President Trump on Thursday torched Rep. Liz Cheney when he tweeted, “Liz Cheney is only upset because I have been actively getting our great and beautiful Country out of the ridiculous and costly Endless Wars.” He was responding to tension between Republican House allies and Cheney during a closed-door conference meeting on Tuesday.

But more importantly, this tweet was a Republican president criticizing a high-ranking GOP congresswoman who is also the daughter of the last Republican vice president.

Dick Cheney was considered to be responsible for shaping President George W. Bush’s foreign policy, including the 2003 U.S. invasion of Iraq. Pre-Obama, what most Republicans thought about foreign policy would have been mostly indistinguishable from what the hawkish Cheney believed.

Now, Trump calls Cheney’s primary legacy, the Iraq War, the “worst single mistake” in U.S. history. Predictably, Dick and Liz Cheney still defend it.

Most people, including veterans, agree with Trump on Iraq. But far more interesting, many Republicans today agree with Trump’s “America First” anti-war rhetoric, again exemplified by the president’s Thursday tweet.

How did we get here?

After the country souring on the prolonged wars in Iraq and Afghanistan helped Barack Obama win the 2008 presidential election, conservative Republicans were often opposed to the new Democratic president’s military interventions abroad. Tea Party-affiliated GOP leaders were vocally opposed to Obama’s U.S. military policies regarding Libya in 2011 and Syria in 2013.

In September 2013, the Washington Examiner’s David Drucker pointed to the popular influence of then-Rep. Ron Paul and his son, Sen. Rand Paul, on the Tea Party, as guiding forces behind this new anti-war faction within the GOP. “The GOP’s unusually dovish opposition to intervening in Syria, as expressed by a vocal cadre of Tea Party-affiliated Republicans, has suggested a possible drift and retreat from the muscular, internationalist foreign policy that has defined the party since Ronald Reagan’s presidency.”
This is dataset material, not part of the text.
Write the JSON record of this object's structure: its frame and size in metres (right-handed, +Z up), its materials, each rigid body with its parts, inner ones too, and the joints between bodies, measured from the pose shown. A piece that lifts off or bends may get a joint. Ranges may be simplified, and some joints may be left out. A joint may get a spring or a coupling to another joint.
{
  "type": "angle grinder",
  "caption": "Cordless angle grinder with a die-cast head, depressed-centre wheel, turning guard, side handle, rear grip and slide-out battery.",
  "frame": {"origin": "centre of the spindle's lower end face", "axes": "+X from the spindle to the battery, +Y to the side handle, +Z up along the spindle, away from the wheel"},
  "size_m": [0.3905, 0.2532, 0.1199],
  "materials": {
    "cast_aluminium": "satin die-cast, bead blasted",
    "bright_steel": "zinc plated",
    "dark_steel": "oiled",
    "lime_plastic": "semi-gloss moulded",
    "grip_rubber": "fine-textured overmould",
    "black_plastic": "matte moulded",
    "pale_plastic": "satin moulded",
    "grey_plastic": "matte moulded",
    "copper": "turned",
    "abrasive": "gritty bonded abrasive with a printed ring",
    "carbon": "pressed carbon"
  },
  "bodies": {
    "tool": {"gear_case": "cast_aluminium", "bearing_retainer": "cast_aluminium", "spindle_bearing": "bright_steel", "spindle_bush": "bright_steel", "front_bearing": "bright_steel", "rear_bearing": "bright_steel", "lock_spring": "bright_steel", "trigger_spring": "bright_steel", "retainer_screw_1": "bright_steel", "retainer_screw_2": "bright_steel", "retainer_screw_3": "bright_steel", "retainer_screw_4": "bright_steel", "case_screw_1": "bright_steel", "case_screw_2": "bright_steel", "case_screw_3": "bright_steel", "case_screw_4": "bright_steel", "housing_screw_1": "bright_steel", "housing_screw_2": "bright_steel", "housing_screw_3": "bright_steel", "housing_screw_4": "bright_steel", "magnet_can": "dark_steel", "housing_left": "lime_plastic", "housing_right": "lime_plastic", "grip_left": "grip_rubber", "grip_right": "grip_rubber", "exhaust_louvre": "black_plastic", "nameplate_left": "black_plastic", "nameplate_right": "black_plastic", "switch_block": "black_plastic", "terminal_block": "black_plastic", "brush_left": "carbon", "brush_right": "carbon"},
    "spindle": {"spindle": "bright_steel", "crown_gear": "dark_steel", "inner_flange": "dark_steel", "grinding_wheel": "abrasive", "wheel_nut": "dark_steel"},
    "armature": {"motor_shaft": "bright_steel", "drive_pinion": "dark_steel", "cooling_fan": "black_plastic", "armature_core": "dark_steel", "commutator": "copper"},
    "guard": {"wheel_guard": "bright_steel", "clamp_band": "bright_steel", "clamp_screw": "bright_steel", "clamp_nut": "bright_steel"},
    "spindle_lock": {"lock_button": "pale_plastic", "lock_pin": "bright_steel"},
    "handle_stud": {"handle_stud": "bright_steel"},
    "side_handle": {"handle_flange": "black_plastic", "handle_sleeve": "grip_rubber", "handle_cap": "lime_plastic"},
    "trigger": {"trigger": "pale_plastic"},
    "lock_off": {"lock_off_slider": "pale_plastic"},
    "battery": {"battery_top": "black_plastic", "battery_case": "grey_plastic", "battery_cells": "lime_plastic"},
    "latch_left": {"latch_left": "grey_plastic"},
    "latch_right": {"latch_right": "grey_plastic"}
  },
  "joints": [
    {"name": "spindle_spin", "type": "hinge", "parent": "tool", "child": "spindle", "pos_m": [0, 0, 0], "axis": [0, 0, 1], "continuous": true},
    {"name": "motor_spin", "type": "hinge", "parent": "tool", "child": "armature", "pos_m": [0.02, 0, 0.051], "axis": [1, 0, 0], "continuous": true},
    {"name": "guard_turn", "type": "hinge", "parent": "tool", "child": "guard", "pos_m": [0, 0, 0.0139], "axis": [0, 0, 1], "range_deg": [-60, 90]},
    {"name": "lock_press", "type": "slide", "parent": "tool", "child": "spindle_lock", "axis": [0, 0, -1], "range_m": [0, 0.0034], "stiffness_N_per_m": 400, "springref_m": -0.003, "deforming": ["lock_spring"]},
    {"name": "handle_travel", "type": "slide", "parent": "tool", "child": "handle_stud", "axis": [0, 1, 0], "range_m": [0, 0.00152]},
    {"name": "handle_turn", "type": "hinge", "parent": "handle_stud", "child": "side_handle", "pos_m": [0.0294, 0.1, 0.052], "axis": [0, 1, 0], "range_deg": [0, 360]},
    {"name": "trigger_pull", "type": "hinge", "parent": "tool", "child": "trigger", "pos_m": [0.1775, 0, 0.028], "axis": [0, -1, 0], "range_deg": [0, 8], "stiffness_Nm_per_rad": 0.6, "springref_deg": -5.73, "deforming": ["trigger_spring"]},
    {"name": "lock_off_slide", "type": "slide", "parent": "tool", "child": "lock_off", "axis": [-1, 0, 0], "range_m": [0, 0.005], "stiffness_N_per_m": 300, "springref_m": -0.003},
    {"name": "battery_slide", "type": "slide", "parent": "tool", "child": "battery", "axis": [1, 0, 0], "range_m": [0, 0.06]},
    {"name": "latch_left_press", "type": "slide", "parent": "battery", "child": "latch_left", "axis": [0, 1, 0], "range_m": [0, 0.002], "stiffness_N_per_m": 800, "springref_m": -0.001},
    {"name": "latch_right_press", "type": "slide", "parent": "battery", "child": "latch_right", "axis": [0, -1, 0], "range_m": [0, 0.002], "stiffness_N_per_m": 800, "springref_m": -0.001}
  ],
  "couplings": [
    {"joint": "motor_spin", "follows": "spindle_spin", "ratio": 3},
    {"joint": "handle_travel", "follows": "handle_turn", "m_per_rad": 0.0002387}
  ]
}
Opposing Obama was one thing. But would the Republican Party drift in a less interventionist direction when the GOP regained control of the White House?
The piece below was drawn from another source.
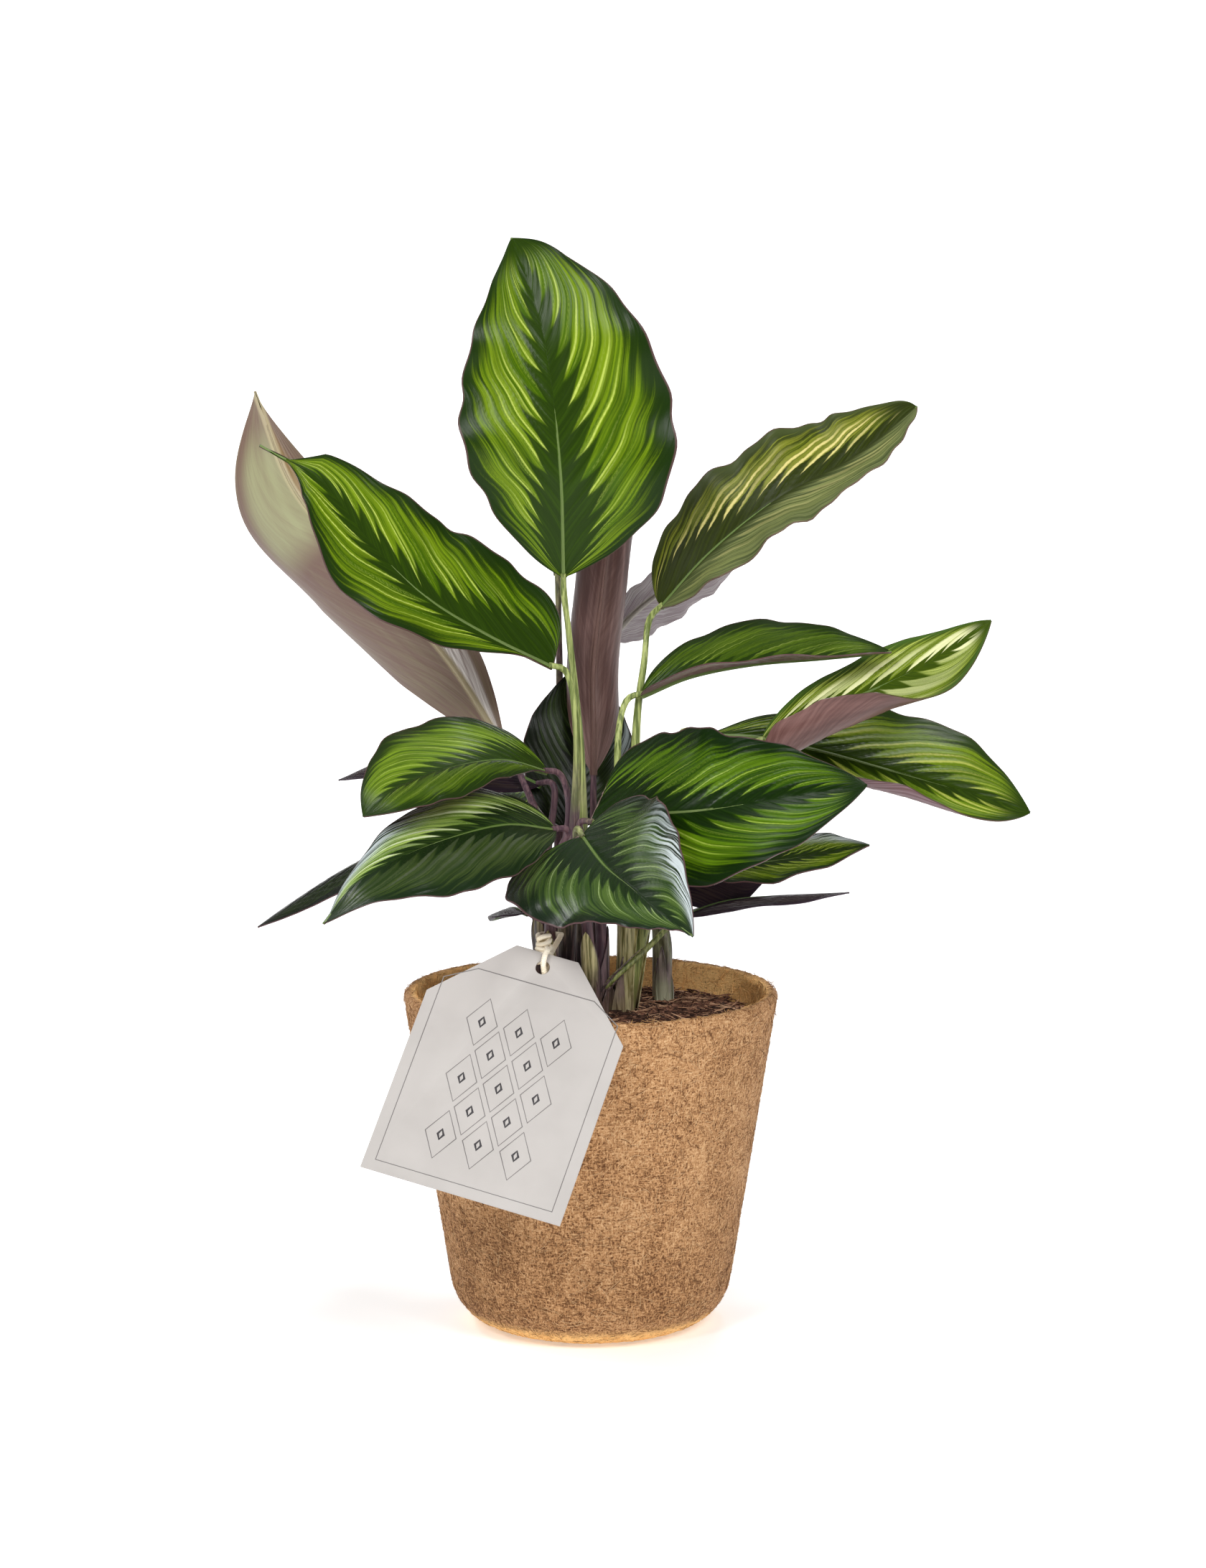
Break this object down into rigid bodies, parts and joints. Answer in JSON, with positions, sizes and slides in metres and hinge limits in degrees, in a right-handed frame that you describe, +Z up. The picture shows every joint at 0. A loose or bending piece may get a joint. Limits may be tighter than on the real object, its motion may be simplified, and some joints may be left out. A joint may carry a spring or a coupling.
{
  "type": "potted peacock calathea",
  "caption": "Leafy prayer plant with feather-striped blades on slim stalks, standing in a tapered coir pot, with a card tag on twine.",
  "frame": {"origin": "centre of the pot's flat underside, on the surface it stands on", "axes": "+Z up along the pot's axis, -Y towards the front where the tag hangs, +X to the right as seen from the front"},
  "size_m": [0.2981, 0.2158, 0.4044],
  "materials": {
    "coir": "matt pressed coconut fibre with fine dark and pale strands",
    "soil": "matt dark coir and peat mix, loose strands on top",
    "leaf": "glossy upper face: lime feather bands with cream stripes on dark green; satin underside",
    "leaf_rolled": "satin mauve-brown and beige-green underside of rolled young blades",
    "stalk": "satin pale yellow-green stalks, duller at the sheaths",
    "stalk_purple": "satin purple-green stalks",
    "card": "matt white card with thin grey line design",
    "twine": "matt twisted cream twine"
  },
  "bodies": {
    "root": {"pot": "coir", "soil": "soil", "shoot_left": "stalk", "shoot_front_left": "stalk", "shoot_centre": "stalk", "shoot_right": "stalk", "shoot_front": "stalk", "shoot_back": "stalk", "shoot_side": "stalk_purple", "leaf_top": "leaf", "leaf_upper_right": "leaf", "leaf_upper_left": "leaf", "leaf_rolled_left": "leaf_rolled", "leaf_rolled_centre": "leaf_rolled", "leaf_left_shoulder": "leaf", "leaf_behind_left": "leaf", "leaf_lower_left": "leaf", "leaf_low_left_back": "leaf", "leaf_front": "leaf", "leaf_middle_right": "leaf", "leaf_far_right": "leaf", "leaf_folded_right": "leaf", "leaf_arching_right": "leaf", "leaf_behind_upper_right": "leaf_rolled", "leaf_back_centre": "leaf", "leaf_lower_right": "leaf", "leaf_dark_right": "leaf", "leaf_slender_right": "leaf", "leaf_low_left_tip": "leaf", "leaf_back_right": "leaf", "leaf_back_left": "leaf", "leaf_back_top": "leaf", "gift_tag": "card", "tag_twine": "twine"}
  },
  "joints": []
}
In 2014, Dick Cheney would visit House Republicans to call Obama “weak” internationally and dispense his hawkish foreign policy advice to a largely receptive audience, except for a minority of libertarian Republicans.

As the 2016 Republican presidential primaries began, virtually every candidate in that crowded field except for Rand Paul and Trump espoused basically a Bush-Cheney-era foreign policy.

One of the more notable controversies of that primary was getting the GOP candidates to admit that the Iraq War was a mistake. Sen. Lindsey Graham (who many believed entered the race just to take down Paul) immediately said it was not a mistake. Sen. Marco Rubio struggled with the question before finally defending the war. Admitting that his brother’s foreign policy legacy was a mistake had to be dragged from the lips of former Florida Gov. Jeb Bush before he finally relented.

It’s not hard to imagine a President Rubio or Jeb Bush today re-cementing Republican foreign policy as exclusively hawkish.

Candidate Trump, on the other hand, declared total war on the old guard.

In February 2016, Trump stood on a South Carolina debate stage (definitely “Bush Country,” I’m a Charleston native) and blasted the war and Bush in no uncertain terms. “He got us into the war with lies,” Trump thundered. “They said there were weapons of mass destruction, there were none. And they knew there were none.”

Trump no doubt angered some Republicans in the audience that night.

The Washington Examiner’s Byron York observed post-debate that Trump “was taking a risk, calculated or not, on saying [those comments] in South Carolina. George W. Bush remains popular among state Republicans … slamming the Republican former president so hard is a significant gamble for Trump.”

“So once again, as he has so many times in this campaign, Trump has gambled,” York wrote. “Maybe his frankness will allow other Republicans to loosen up and admit their doubts about the wisdom of the Iraq War.” York concluded, “Or maybe he has touched the third rail of South Carolina GOP politics. He’ll know more in a week.”

A week later, Trump won the South Carolina GOP primary with a 10-digit lead.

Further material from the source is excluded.